Giustozzi partially attributes the
re-entry of the Taliban to the feebleness of
President Hamid Karzai's administration, which is
geared to accommodating tribal strongmen and
warlords rather than to building a professional
bureaucracy. Corruption, infighting and arrogance
among provincial authorities delegitimize the
government and open space for the Taliban to
re-emerge. For instance, the abuses of Helmand's
governor, Sher Mohammed Akhundzada, turned an
uncommitted population into Taliban sympathizers
by 2006. Harsh methods of the government's
intelligence service drive many into the lap of
the insurgency. The general weakness of the
provincial administration alienates tribal elders
who otherwise resent the Taliban's impudence.
Despite persistent efforts of the US and
Afghan governments, Pakistan has arrested just a
handful of Taliban on the whole. Under pressure to
cooperate, Islamabad deports hundreds of suspects
of little value to Afghanistan. Giustozzi cites
evidence that Pakistan's Inter-Services
Intelligence (ISI) protects Taliban leaders and
bases "by keeping away unwanted presences" and
allowing free passage of insurgents across the
border.
"Cool" ISI advisers may be helping
the Taliban develop aspects of strategy like bomb
attacks. Some dissenting Taliban members accuse
the ISI of forcing attacks on schools and
development projects to undermine the
reconstruction of Afghanistan.
By
consensus, Afghans believe that "the Pakistani
state is behind the Taliban" and resent
Washington's failure to curb this sponsorship.
While the total number of Taliban forces was
around 17,000 men by 2006, it was supplemented by
2,000 "international volunteers" (affiliated to
al-Qaeda) and a whopping 40,000 "Pakistani
Taliban". More than 20% of total insurgent losses
in the new Afghan jihad are "Pakistani martyrs".
Since many Afghan families still send
children to study in Pakistani madrassas
(seminaries), they offer "an inexhaustible flow of
new recruits" for the Taliban. (p 38) Pakistani
policy in the North-West Frontier Province to
patronize only pro-Taliban groups also swells the
insurgents' ranks. Most Afghan mullahs are trained
in Pakistan's Deobandi schools, and this too works
to the advantage of the Taliban as a natural
constituency in rural Afghanistan. Pro-government
clergymen are being silenced through "night
letters" and killings throughout Afghanistan.
Other "collaborationist" targets of the
Taliban include teachers, doctors, judges,
policemen and non-governmental organization
workers. Beheading, mutilation and suicide attacks
are being used by the insurgents as part of a
"strategy of demoralization of the enemy". (p 108)
From early 2007, frisking and execution of
"informers" and "strangers" have become routine
events as the Taliban grow vulnerable to
intelligence penetration of the government and its
foreign allies who employ
"benefits-for-information" schemes.
American reliance on aerial bombardment,
house combing and "clear and sweep operations"

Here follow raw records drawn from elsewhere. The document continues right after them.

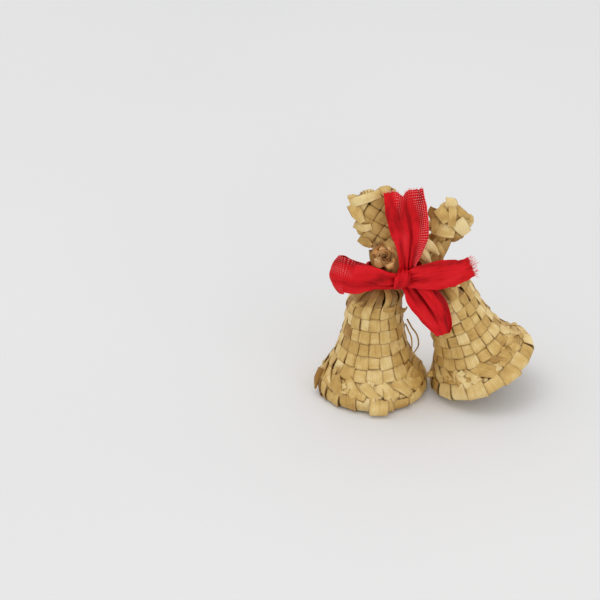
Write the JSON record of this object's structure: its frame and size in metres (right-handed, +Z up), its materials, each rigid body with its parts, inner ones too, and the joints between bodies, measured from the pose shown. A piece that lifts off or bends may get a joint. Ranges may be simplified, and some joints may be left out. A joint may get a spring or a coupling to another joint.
{
  "type": "woven straw bell ornament",
  "caption": "Pair of hollow woven straw bells with plaited knobs, tied together at their necks with a ribbon bow; one stands upright and the other leans on it.",
  "frame": {"origin": "on the floor, under the middle of the ornament's box", "axes": "+Z up, -Y towards the bow's front, +X towards the leaning bell"},
  "size_m": [0.0736, 0.0388, 0.0771],
  "materials": {
    "straw": "dry woven straw, satin",
    "warm_straw": "dry straw ends, browner",
    "ribbon": "thin open-weave ribbon"
  },
  "bodies": {
    "root": {"left_bell": "straw", "right_bell": "straw", "left_knob": "straw", "right_knob": "straw", "left_curl": "warm_straw", "right_tuft": "straw", "ribbon_bow": "ribbon"}
  },
  "joints": []
}
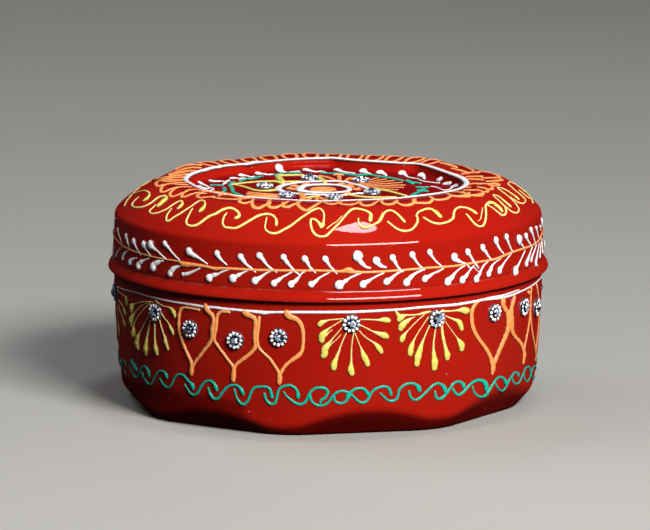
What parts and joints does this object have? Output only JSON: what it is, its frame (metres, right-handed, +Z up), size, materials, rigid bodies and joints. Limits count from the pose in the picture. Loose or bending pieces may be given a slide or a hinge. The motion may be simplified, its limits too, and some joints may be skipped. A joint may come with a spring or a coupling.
{
  "type": "decorated steel box",
  "caption": "Round pressed steel keepsake tin with an eight-sided base and lid plateau, a lift-off lid with a rolled hem, and glued crystal ornaments.",
  "frame": {"origin": "centre of the underside, at the level of the base that the box stands on", "axes": "+Z up along the axis of the round wall; the pictured front faces -Y; X and Y are equal widths"},
  "size_m": [0.18, 0.18, 0.0911],
  "materials": {
    "body_enamel": "glossy red enamel on steel sheet, bare brushed steel inside",
    "lid_enamel": "glossy red enamel on steel sheet, bare brushed steel inside",
    "setting_metal": "bright plated metal cup",
    "centre_crystal": "cut clear crystal with a silvered back",
    "ring_crystal": "small cut clear crystals with silvered backs"
  },
  "bodies": {
    "box_body": {"body_shell": "body_enamel", "fan_settings": "setting_metal", "fan_centre_crystals": "centre_crystal", "fan_ring_crystals": "ring_crystal", "heart_settings": "setting_metal", "heart_centre_crystals": "centre_crystal", "heart_ring_crystals": "ring_crystal"},
    "lid": {"lid_shell": "lid_enamel", "lid_settings": "setting_metal", "lid_centre_crystals": "centre_crystal", "lid_ring_crystals": "ring_crystal"}
  },
  "joints": [
    {"name": "lid_lift", "type": "slide", "parent": "box_body", "child": "lid", "axis": [0, 0, 1], "range_m": [0, 0.08]}
  ]
}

produces large numbers of displaced persons whose
situations are tailor-made for joining the
Taliban. Culturally disrespectful behavior of
North Atlantic Treaty Organization troops
generates nostalgia for the time when the Taliban
were in power. From 2006 onward, there are widely
shared feelings that Afghanistan is "again
drifting towards a generalized jihad against
foreigners". (p 71)
Personal rivalries and
disputes within and between the Quetta shura and
the Peshawar shura of the Taliban exist, but not
at the expense of strong cohesion in the
insurgency. The well-adhered layeha
(Taliban's rulebook) helps maintain discipline and
a unified chain of command in the field. As
"spiritual instructions" predominate military
training in the camps, obedience to commanders is
honored with few exceptions. Unified
Pakistan-based control over revenue sources also
limits factionalism in the organization.
Unlike the old Taliban movement, the
neo-Taliban have a more sophisticated propaganda
machine that foxes opponents by manipulating the
press. Motivational magazines, music tapes, VCDs,
and DVDs exhorting jihad that are manufactured by
sympathetic Pakistani businesspersons are
available plentifully in Afghan towns and
villages. The Taliban's priority is "mobilization
of Muslim opinion worldwide as a source of
funding, moral support and volunteers". (p 138)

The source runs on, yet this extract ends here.